The selection of a team to redesign José Martí Park is part of Keeping Current: A Sea Level Rise Challenge for Greater Miami, a series of projects developed by Van Alen Institute seeking innovative solutions to protect South Florida’s six million residents from the potentially catastrophic consequences of sea level rise. In addition to providing consulting services to develop the project and support community engagement, Van Alen has contributed $60,000 to the City for the design team’s fees.
“Building a more resilient city is a top priority of my administration, so we’re excited to partner with Curtis + Rogers Design Studio on the adaptive redesign of José Martí Park,” said Miami Mayor Francis Suarez. “Hopefully, their work will become a model for future resilience projects along our expansive waterfront.”
“José Martí Park serves as ground-zero for how sea level rise impacts us citywide, especially along our waterfront,” said District 3 Commissioner Joe Carollo. “This adaptive redesign is expected to set the standard for how the city confronts the flooding issues brought about by sea level rise.”
“At Van Alen, we understand that neighbors knowing neighbors is as important to climate adaptation as structural flood mitigation,” said Deborah Marton, Executive Director, Van Alen Institute. “We’re confident that Curtis + Rogers Design Studio will create a community-centered design and we commend the City of Miami for their embrace of this forward-looking pilot project.”
“It’s time we make fundamental changes to how we design and build in South Florida,” said Aida M. Curtis, Founding Principal, Curtis + Rogers Design Studio. “Through science-based design and action, we must weave the natural systems back into the urban environment.”
Situated on the Miami River in Little Havana and near Downtown Miami, José Martí Park is a beloved space and part of everyday life in the surrounding community, a primarily low income neighborhood with an Area Median Income (AMI) of approximately $15,000. It experiences significant flooding during seasonal high tides, heavy rainstorms, and storm surge events, a challenge faced by many other similar sites throughout South Florida. With the selection of Curtis + Rogers Design Studio, a minority-owned firm with extensive experience in the City of Miami, the José Martí Park redesign will prioritize the needs of the Little Havana community. The design can also be replicated at sites with similar environmental conditions across the region and nationwide.
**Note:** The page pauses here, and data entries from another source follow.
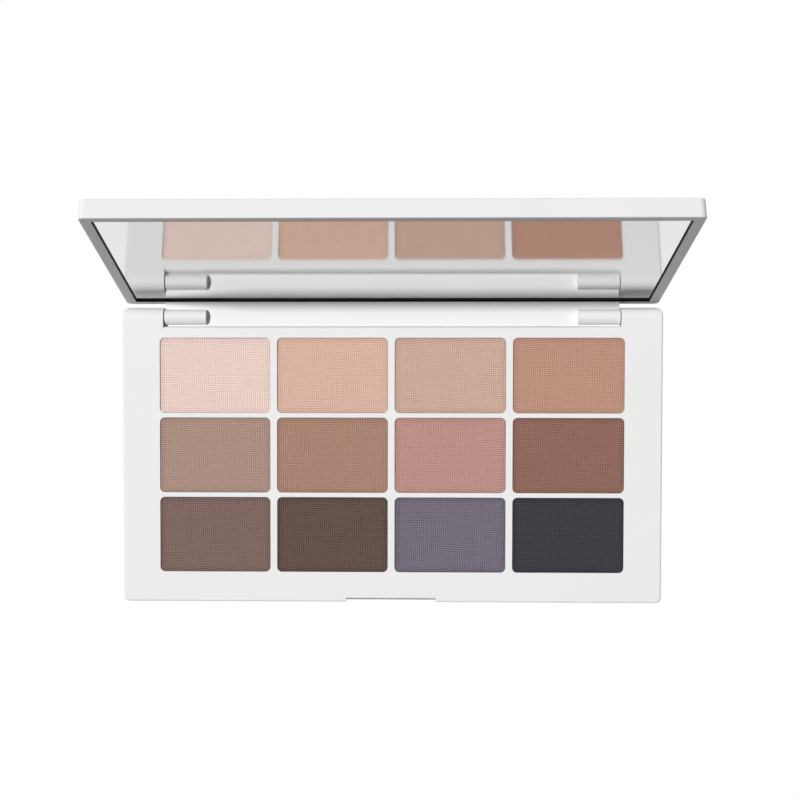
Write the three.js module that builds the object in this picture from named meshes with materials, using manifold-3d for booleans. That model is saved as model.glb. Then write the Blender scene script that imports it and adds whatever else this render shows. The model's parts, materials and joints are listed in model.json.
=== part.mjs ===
// Twelve-pan eyeshadow palette with a mirrored, hinged lid.
//
// Units are millimetres, +Z is up, +X points to the user's right and +Y to the
// back, where the hinge is.  The origin is the centre of the underside.  The lid
// is built as it lies when shut, around the hinge axis, and then turned open.

import * as THREE from 'three';
import { mergeVertices } from 'three/addons/utils/BufferGeometryUtils.js';
import Module from 'manifold-3d';

const wasm = await Module();
wasm.setup();

// ---------------------------------------------------------------- dimensions

const BASE_WIDTH = 148;
const BASE_DEPTH = 81;
const BASE_HEIGHT = 9.6;
const CORNER_RADIUS = 1.5;
const BASE_TAPER = 0.9;          // how far the side and front walls lean in at the foot
const WALL = 2.4;
const DECK_THICKNESS = 1.2;

const WINDOW_WIDTH = 30.4;       // a window in the deck, seen from above
const WINDOW_DEPTH = 20.6;
const WINDOW_RADIUS = 1.3;
const WINDOW_PITCH_X = 32.3;
const WINDOW_PITCH_Y = 21.9;
const ROWS = ['back', 'middle', 'front'];
const COLUMNS = 4;

const PAN_GAP = 0.15;            // between a pan and the well it is glued into
const PAN_WALL = 0.35;
const PAN_FLOOR = 0.4;
const PAN_HEIGHT = 3.0;
const PAN_DROP = 0.25;           // pan's lip below the deck
const POWDER_DROP = 0.35;        // powder's face below the deck
const POWDER_GAP = 0.05;
const WELL_WALL = 1.0;

const COVER_THICKNESS = 1.2;
const COVER_GAP = 0.15;

const AXIS_INSET = 2.0;          // hinge axis, in front of the back wall
const AXIS_DEPTH = 3.5;          // hinge axis, below the deck
const POCKET_HALF = 62.75;       // half the width of the hinge pocket
const POCKET_RADIUS = 3.45;      // pocket's round floor, about the hinge axis
const POCKET_FRONT = 3.2;        // pocket's front edge in the deck, in front of the axis
const BLOCK_ROUND = 3.0;         // round back edge of the corner blocks beside the pocket
const PIN_RADIUS = 0.75;
const PIN_BORE = 0.87;
const PIN_INNER = 54.5;          // the pin's two ends along X
const PIN_OUTER = 73.0;

const NOTCH_WIDTH = 24.7;        // thumb notch in the front edge
const NOTCH_DEPTH = 1.15;
const NOTCH_SLOPE = 0.65;        // the notch's face leans forward by this much
const NOTCH_SLOPE_HEIGHT = 1.8;

const LID_WIDTH = 147;
const LID_DEPTH = 81;
const LID_HEIGHT = 4.9;
const LID_GAP = 0.15;            // between the shut lid's rim and the deck
const LID_TAPER = 0.25;
const LID_OPEN = 102.7;          // degrees from shut, as the lid stands open
const RIM = 2.42;
const RIM_ROUND = 0.4;           // rounded outer edge, added to the rim's width

const MIRROR_RECESS = 0.55;
const MIRROR_THICKNESS = 1.6;
const MIRROR_GAP = 0.15;
const ADHESIVE_THICKNESS = 0.3;
const ADHESIVE_INSET = 3;

const TONGUE_HALF = 62.5;        // half the width of the lid's hinge leaf
const TONGUE_RADIUS = 3.3;       // its round end, about the hinge axis
const KNUCKLE_LENGTH = 11.5;
const KNUCKLE_RADIUS = 2.1;
const KNUCKLE_FORWARD = 0.75;    // knuckle's centre from the axis, lid shut
const KNUCKLE_DOWN = 0.78;

const MAGNET_RADIUS = 2;
const MAGNET_GAP = 0.1;
const MAGNET_X = 40;
const MAGNET_INSET = 5;          // magnet's centre behind the front wall
const BASE_MAGNET_HEIGHT = 1.6;
const LID_MAGNET_HEIGHT = 1.2;
const MAGNET_SLEEVE = 0.9;

const CORNER_STEPS = 2;          // half the number of sides on a round corner
const ARC_STEPS = 8;             // half the number of sides on a hinge arc
const ROUND_STEPS = 24;          // sides of a round bar
const MARGIN = 1;                // how far a cutter reaches past what it cuts

// ------------------------------------------------------------ derived places

const backWall = BASE_DEPTH / 2;
const frontWall = -BASE_DEPTH / 2;
const axisY = backWall - AXIS_INSET;
const axisZ = BASE_HEIGHT - AXIS_DEPTH;
const deckUnderside = BASE_HEIGHT - DECK_THICKNESS;
const wellFloor = BASE_HEIGHT - PAN_DROP - PAN_HEIGHT;
const wellBlockBottom = wellFloor - WELL_WALL;
const pocketFront = axisY - POCKET_FRONT;
const cavityBack = axisY - POCKET_RADIUS - WELL_WALL;
const cavityFront = frontWall + WALL;
const magnetY = frontWall + MAGNET_INSET;

// The shut lid, measured from the hinge axis.
const rimPlane = AXIS_DEPTH + LID_GAP;
const lidTop = rimPlane + LID_HEIGHT;
const lidBack = AXIS_INSET;
const lidFront = lidBack - LID_DEPTH;
const mirrorHalf = LID_WIDTH / 2 - RIM - RIM_ROUND;
const mirrorBack = lidBack - RIM;
const mirrorFront = lidFront + RIM + RIM_ROUND;
const glassFace = rimPlane + MIRROR_RECESS;
const glassBack = glassFace + MIRROR_THICKNESS;
const adhesiveFace = glassBack + MIRROR_GAP;
const pocketFloor = adhesiveFace + ADHESIVE_THICKNESS + MIRROR_GAP;

// ----------------------------------------------------------------- materials

const finish = (color, roughness, metalness) =>
  new THREE.MeshStandardMaterial({ color, roughness, metalness });

const whitePlastic = finish('#f2f1f0', 0.38, 0);
const tinplate = finish('#b9b7b4', 0.35, 1);
const steel = finish('#a9abae', 0.25, 1);
const nickel = finish('#c4c3bf', 0.2, 1);
const mirrorGlass = finish('#dfe3e4', 0.02, 1);
const tape = finish('#e6e3d8', 0.8, 0);

const SHADES = {
  back: ['#ead0c6', '#dbb4a2', '#cbab99', '#bd917e'],
  middle: ['#ac8f82', '#aa8473', '#bd9088', '#90685c'],
  front: ['#7f6661', '#634f49', '#746c79', '#3d3a42'],
};

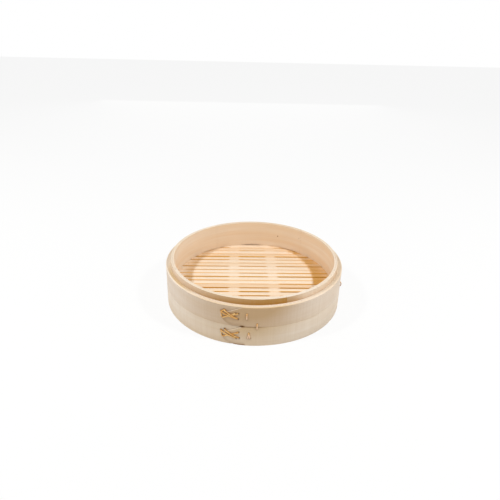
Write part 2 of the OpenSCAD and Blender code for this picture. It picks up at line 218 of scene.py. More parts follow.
# %% The lamps and the world
LAMPS = {
    # name: (direction and height above the table in degrees, distance in mm, size in mm, level)
    "key_left": (-157.0, 53.7, 1700, 100, 0.34),
    "key_right": (-28.0, 51.8, 1700, 100, 0.36),
    "side_left": (177.4, 25, 1500, 800, 0.15),
    "side_right": (-2.6, 25, 1500, 800, 0.14),
    "back": (90, 20, 1800, 1500, 0.14),
}
for name, (turn, rise, distance, size, level) in LAMPS.items():
    turn, rise, distance = math.radians(turn), math.radians(rise), distance * MM
    spot = Vector((math.cos(turn) * math.cos(rise), math.sin(turn) * math.cos(rise),
                   math.sin(rise))) * distance
    bpy.ops.object.light_add(type="AREA", location=spot)
    lamp = bpy.context.object
    lamp.name = name
    lamp.data.size = size * MM
    # At level 1, a surface that faces the lamp shows its colour as it is written.
    lamp.data.energy = level * math.pi ** 2 * distance ** 2
    lamp.rotation_euler = (-spot).to_track_quat("-Z", "Y").to_euler()

WORLD_LEVEL = 0.40
world = bpy.data.worlds.new("soft_room")
world.use_nodes = True
tree = world.node_tree
sky = tree.nodes["Background"]
sky.inputs["Color"].default_value = (1, 1, 1, 1)
sky.inputs["Strength"].default_value = WORLD_LEVEL
white_paper = add(tree, "Background", {"Color": (1, 1, 1, 1), "Strength": 1.0})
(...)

About Curtis + Rogers Design Studio
Founded in 1991, Curtis + Rogers Design Studio has extensive local experience with public urban design projects for the City of Miami, Miami Dade County and the Florida Department of Transportation. The design team for José Martí Park will be led by Aida M. Curtis, ASLA, a registered landscape architect with more than 35 years of experience in Miami-Dade County. A dynamic and powerful leader in design, Aida M. Curtis has overseen waterfront improvements at Alice Wainwright Park (Miami, FL) and the redesigns of Bayfront Park (Miami, FL) and Garden of the Arts (Hialeah, FL), among many other projects in the Greater Miami area.
As part of the design team, Curtis has assembled an expert group of architects, engineers, planners, and scientists with local and global experience in resilience planning and implementation. This team includes representatives from Arcadis (Miami, FL), The CLEO Institute (Miami, FL), Cummins & Cederberg (South Miami, FL), E Sciences Incorporated (Orlando, FL), FIU – Sea Level Solutions Center (Miami, FL), Local Office Landscape and Urban Design (Brooklyn, NY), and Touzet Studio (Miami, FL).
Participatory design is central to the José Martí Park project. In Spring 2018, Van Alen convened residents and business owners to help create community engagement events and act as ambassadors for the program. The members of this Project Outreach Team are: Carlos Dulzaides, Corporate Trainer, Hertz; Avra Jain, Owner, Miami River Inn; Madelyn R. Llanes, Director, Centro Mater; Barby Rodriguez, Public Outreach Specialist, EV Services, Inc.; and Ian Zink, Post-Doctoral Fellow, University of Miami.
With support from Van Alen, this team surveyed more than 200 community members to inform the scope of services asked of the architect team, held a large festival on the site to announce the solicitation to the community, and hosted a meet-and-greet with Curtis + Rogers Design Studio in José Martí Park on November 16.
About Van Alen Institute
At Van Alen Institute, we believe design can transform cities, landscapes, and regions to improve people’s lives. We collaborate with communities, scholars, policymakers, and professionals on local and global initiatives that rigorously investigate the most pressing social, cultural, and ecological challenges of tomorrow. Building on more than 125 years of experience, we develop cross-disciplinary research, provocative public programs, and inventive design competitions.
Keeping Current: A Sea Level Rise Challenge for Greater Miami is a project of Van Alen Institute that encompasses a series of initiatives seeking innovative solutions to protect South Florida’s six million residents from the potentially catastrophic consequences of sea level rise. To fund the initiative, Van Alen raised $850,000 from The Rockefeller Foundation, John S. and James L. Knight Foundation, The Kresge Foundation, The Miami Foundation, Target, and Terra. Van Alen employs its expertise and network to help South Florida residents gain a better understanding of sea level rise and new ways to respond to their changing environment. This initiative builds upon Van Alen’s leadership in organizing projects that generate innovative solutions to complex climate change problems. After Hurricane Sandy, we worked with the U.S. Department of Housing and Urban Development (HUD) to develop nearly $1 billion worth of infrastructural improvements in the Northeast region. We also recently worked in Lower Mississippi River Delta, where we collaborated with dozens of stakeholders to make the New Orleans region more sustainable over the next 100 years.